▶ Task: Of the lines in this material, how many contain "joints"? Answer with a single number only.

▶ Collected data:

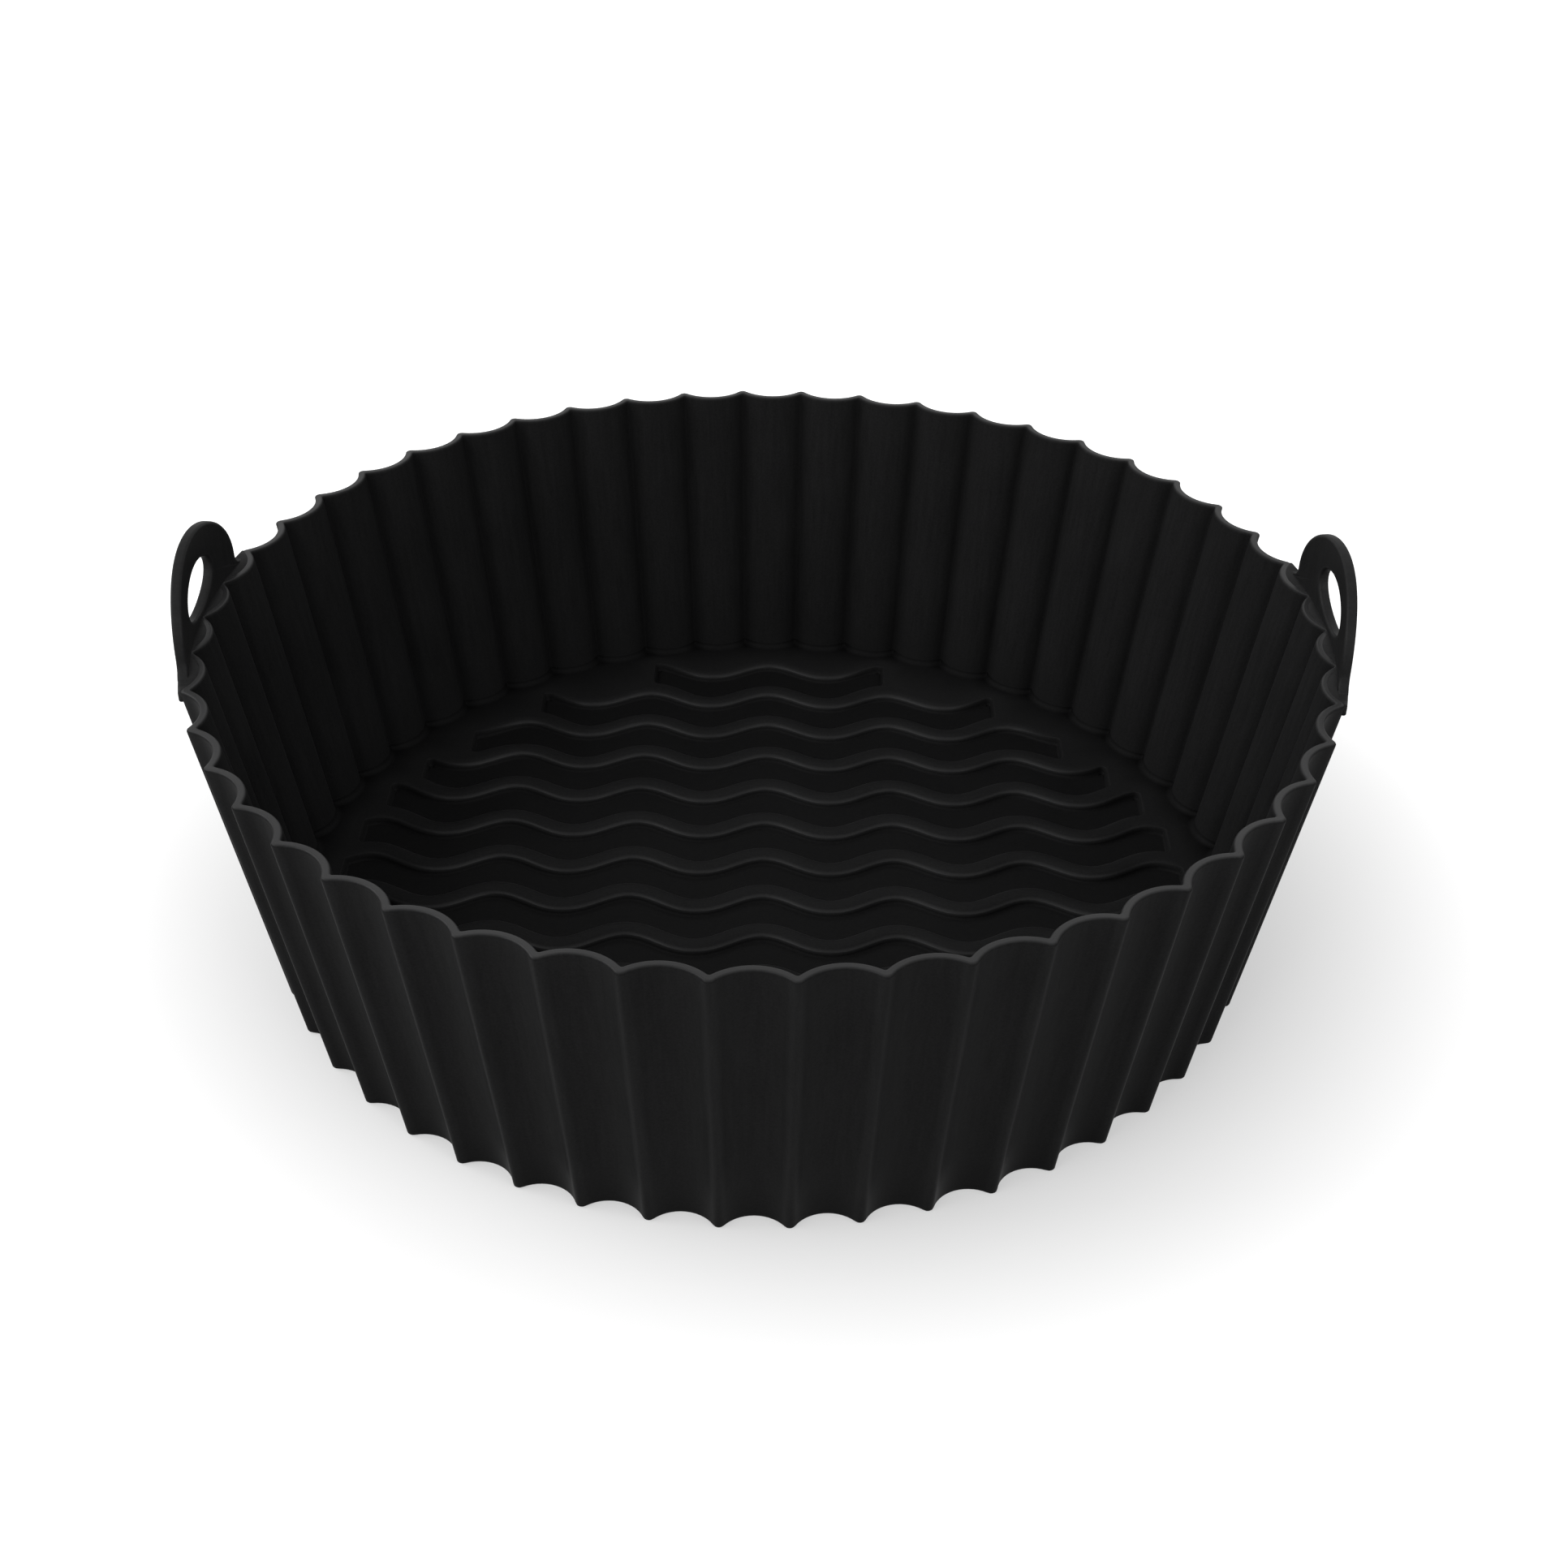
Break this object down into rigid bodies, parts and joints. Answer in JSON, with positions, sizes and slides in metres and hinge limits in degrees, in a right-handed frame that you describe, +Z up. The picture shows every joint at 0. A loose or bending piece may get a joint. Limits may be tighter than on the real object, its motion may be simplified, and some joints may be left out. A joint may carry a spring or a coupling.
{
  "type": "air fryer liner",
  "caption": "Round black silicone liner for an air fryer basket, with a fluted wall, a wavy ribbed floor and arched side handles with finger slots.",
  "frame": {"origin": "middle of the underside, in the plane that the liner stands on", "axes": "+Z up out of the open mouth, X through both handles, Y across them"},
  "size_m": [0.2006, 0.1996, 0.0734],
  "materials": {
    "silicone": "matte black moulded silicone"
  },
  "bodies": {
    "root": {"liner": "silicone"}
  },
  "joints": []
}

▶ Result of this exercise: 2